Kerja Tanda Syukur
Bagaimana memahami cara dan sikap bersyukur? Mari kita lihat pengalaman sehari-hari dalam kehidupan rumah tangga.
Editor: Y Gustaman
Prof Dr Komaruddin Hidayat, Guru Besar UIN Syarif Hidayatullah
TRIBUNNEWS.COM - Coba perhatikan Alquran Surat Saba (34:13) yang artinya begini: "Bekerjalah hai keluarga Daud sebagai tanda syukur. Sedikit dari hamba-hambaKu yang menjadi pribadi suka bersyukur."
Dalam ayat ini bekerja merupakan tanda syukur. Jadi, bagaimana memahami cara dan sikap bersyukur? Mari kita lihat pengalaman sehari-hari dalam kehidupan rumah tangga.
Kalau ada anak minta komputer, pasti orangtua akan senang jika anak menggunakan pemberian komputer itu secara benar dan optimal untuk mendukung proses belajarnya. Jika hanya untuk main-main, pasti orang tua akan kecewa, berarti dia tidak memanfaatkannya secara benar.
Jadi, bersyukur itu menggunakan anugerah Tuhan agar hidupnya lebih produktif. Tidak cukup hanya memperbanyak ucapan verbal alhamdulillah.

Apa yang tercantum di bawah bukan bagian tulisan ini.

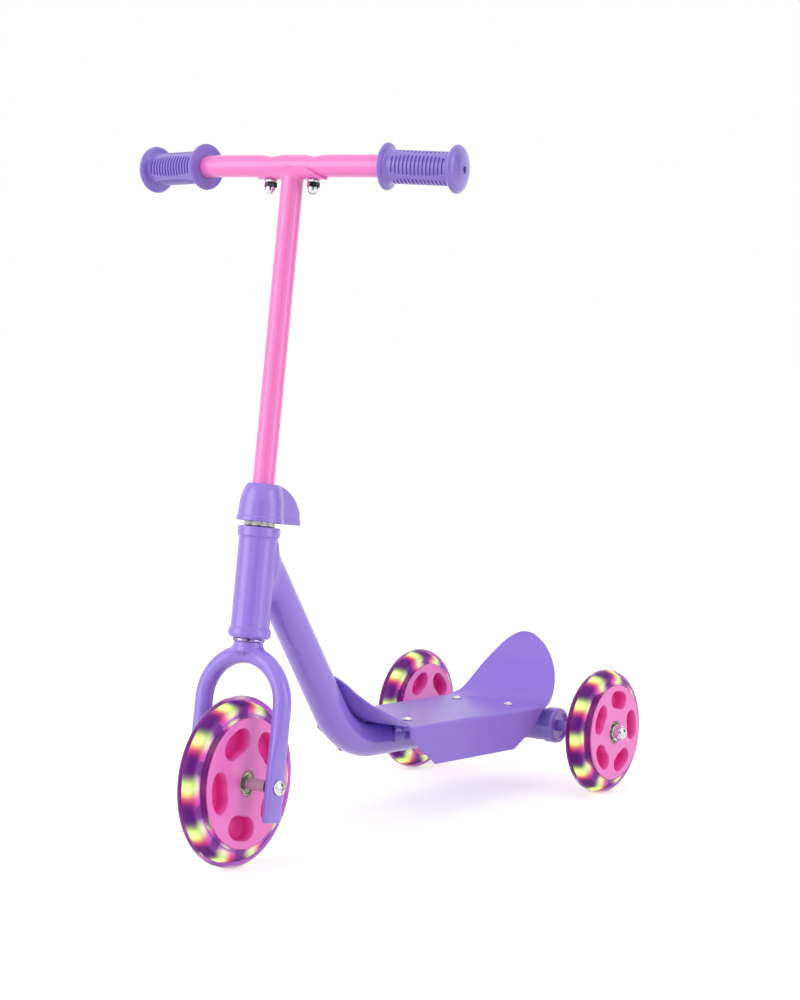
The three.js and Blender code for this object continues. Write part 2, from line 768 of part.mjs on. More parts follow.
// A domed hexagon nut whose thread is closed at its outer end
function capNut(from) {
  const hexLength = capNutLength / 2;
  const dome = flatRadius(capNutCornerRadius, hexSides) * capDomeShare;
  const hex = turnedX(disc(capNutCornerRadius, from, from + hexLength), hexSides);
  const curve = capDomeShares.map(([wide, along]) => [dome * wide, from + capNutLength * along]);
  const round = turnedX([
    [0, from + hexLength / 2], [dome, from + hexLength / 2], ...curve, [0, from + capNutLength],
  ], pinSides);
  const thread = turnedX(disc(axleRadius + clearance, from - overrun, from + capNutThread), pinSides);
  return cut(joined(hex, round), thread);
}

function frontLegOuter() {
  return legOffset + legTipHalfThickness + clearance;
}

function frontAxleBolt() {
  const seat = frontLegOuter();
  const end = -seat - capNutThread + clearance;
  const top = seat + axleHeadHeight;
  const bolt = turnedX([
    [0, end], [axleRadius, end], [axleRadius, seat], [axleHeadRadius, seat],
    ...axleHeadShares.map(([wide, high]) => [axleHeadRadius * wide, seat + axleHeadHeight * high]), [0, top],
  ], pinSides);
  const arm = axleHeadRadius * recessShare;
  const low = top - recessDepth;
  const upright = block([low, -recessWidth / 2, -arm], [top + overrun, recessWidth / 2, arm]);
  const level = block([low, -arm, -recessWidth / 2], [top + overrun, arm, recessWidth / 2]);
  return cut(bolt, upright, level);
}

function addFrontAxle(group) {
  const face = hubHalfWidth + clearance;
  const washerFrom = legOffset - legTipHalfThickness - clearance - washerThickness;
  place(group, 'front_axle_bolt', frontAxleBolt(), 'chrome');
  place(group, 'front_axle_nut', mirrored(capNut(frontLegOuter())), 'chrome');
  placePair(group, 'front_spacer', spacer(face, washerFrom - clearance), 'clearSpacer');
  placePair(group, 'front_washer', washer(washerFrom), 'darkRubber');
}

function rearAxleTube() {
  return turnedX(ring(frameTubeBore, frameTubeRadius, -axleTubeHalfLength, axleTubeHalfLength), tubeSides);
}

function axleBush() {
  const face = axleTubeHalfLength + clearance;
  const spigot = frameTubeBore - clearance;
  const end = face + bushFlangeLength;
  const bore = axleRadius + clearance;
  return turnedX([
    [bore, face - bushSpigotLength], [spigot, face - bushSpigotLength], [spigot, face],
    [bushFlangeRadius, face], [bushFlangeRadius, end - bushChamfer], [bushFlangeRadius - bushChamfer, end],
    [bore, end],
  ], tubeSides);
}

function addRearAxle(group) {
  const spacerFrom = axleTubeHalfLength + bushFlangeLength + 2 * clearance;
  const spacerTo = rearWheelOffset - hubHalfWidth - clearance;
  const washerFrom = rearWheelOffset + hubHalfWidth + clearance;
  const nutFrom = washerFrom + washerThickness + clearance;
  const rodEnd = nutFrom + capNutThread - clearance;
  const axle = new THREE.Group();
  axle.position.z = rearWheelRadius;
  place(axle, 'rear_axle_tube', rearAxleTube(), 'lilacPaint');
  placePair(axle, 'axle_bush', axleBush(), 'lilacGloss');
  place(axle, 'rear_axle_rod', turnedX(disc(axleRadius, -rodEnd, rodEnd), pinSides), 'steel');
  placePair(axle, 'rear_spacer', spacer(spacerFrom, spacerTo), 'lilacGloss');
  placePair(axle, 'rear_washer', washer(washerFrom), 'chrome');
  placePair(axle, 'rear_nut', capNut(nutFrom), 'chrome');
  group.add(axle);
}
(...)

Allah memberikan perangkat organ tubuh sangat canggih dan tak ada yang menjualnya. Sejak dari tangan, kaki, panca indera, otak dan lain-lainnya yang tak mampu kita menghitungnya.
Sebagai tanda syukur, kita wajib memfungsikannya sesuai saran permintaan Sang Pemberi, yaitu untuk kerja produktif dan tolong menolong. Berulangkali Alquran menyatakan tanda-tanda orang yang benar dalam menjalani agama adalah mereka senang berderma, membantu anak-anak miskin, memerdekakan mereka yang hidupnya tertindas.
Semua itu sulit dilaksanakan kalau kita miskin ilmu, miskin harta, dan tidak memiliki kewenangan politik untuk menyalurkan kekayaan negara di jalan yang benar. Maka relevan sekali perintah Allah (62:10), apabila sudah selesai melaksanakan salat, maka berteberanlah di muka bumi. Bekerjalah untuk menjemput karunia Allah dengan tetap selalu mengingat Allah, semoga kalian beruntung.
Ayat ini menyuruh kita jangan tinggal berlama-lama di masjid lalu enggan bekerja. Tentu saja tak ada larangan iktikaf di masjid jika memang itu sudah direncanakan, misalnya sewaktu kita pergi umrah ataupun malam hari iktikaf di masjid.
Kita berdiam lama di masjid untuk berzikir, salat sunah ataupun ikut pengaajian. Tetapi jika kita menghitung waktu ibadah salat wajib lima waktu, mungkin sehari semalam tak akan lebih memakan waktu dua jam. Artinya, waktu untuk bekerja dan ibadah sosial jauh lebih banyak ketimbang waktu salat.
Dalam ajaran Islam memang tak ada pemisahan antara ritual, bekerja, dan berumahtangga. Semuanya menjadi ibadah asalkan didasari niat melaksanakan perintah Allah.
Semuanya amal saleh, selama saleh niatnya, saleh tujuannya, dan saleh proses mencapainya. Saleh artinya benar dari sisi niat, benar metodenya, dan benar tujuannya yang pada urutannya mendatangkan manfaat dan keberkahan.
Dalam bahasa manajemen, saleh dalam bekerja artinya melakukannya secara professional yang mengikuti kaidah-kaidah ilmiah. Orang yang hanya memperbanyak ibadah ritual mengejar akhirat tetapi tidak mau membangun kebaikan dan kemakmuran dunia, jangan-jangan akhiratnya lepas karena kebaikan akhirat itu hasil akumulasi kerja keras amal saleh di dunia.
Coba saja baca dan renungkan perintah Alquran, orang yang berilmu dan kaya harta akan lebih mudah memenuhi anjuran Alquran. Jadi, mari kita mensyukuri hidup dengan kerja keras, kerja cerdas, kerja ikhlas agar produktif dan berkah.
Dalam pandangan Tuhan, kekayaan itu akhirnya bukan terletak seberapa banyak seseorang mampu mengumpulkan ilmu dan harta. Tetapi seberapa banyak ilmu dan harta itu turut serta memakmurkan serta menyejahterakan hidup bersama.
Dalam sebuah riwayat disebutkan, Rasulullah bersabda, andaikan kemiskinan dan kefakiran itu menjelma menjadi sosok manusia, kemanapun berada akan dibenci dan dimusuhi. Maka usirlah kemiskinan dan kefakiran dengan menciptakan banyak lapangan kerja dan mengusir kemalasan, bukannya mengusir orang miskin serta orang fakir.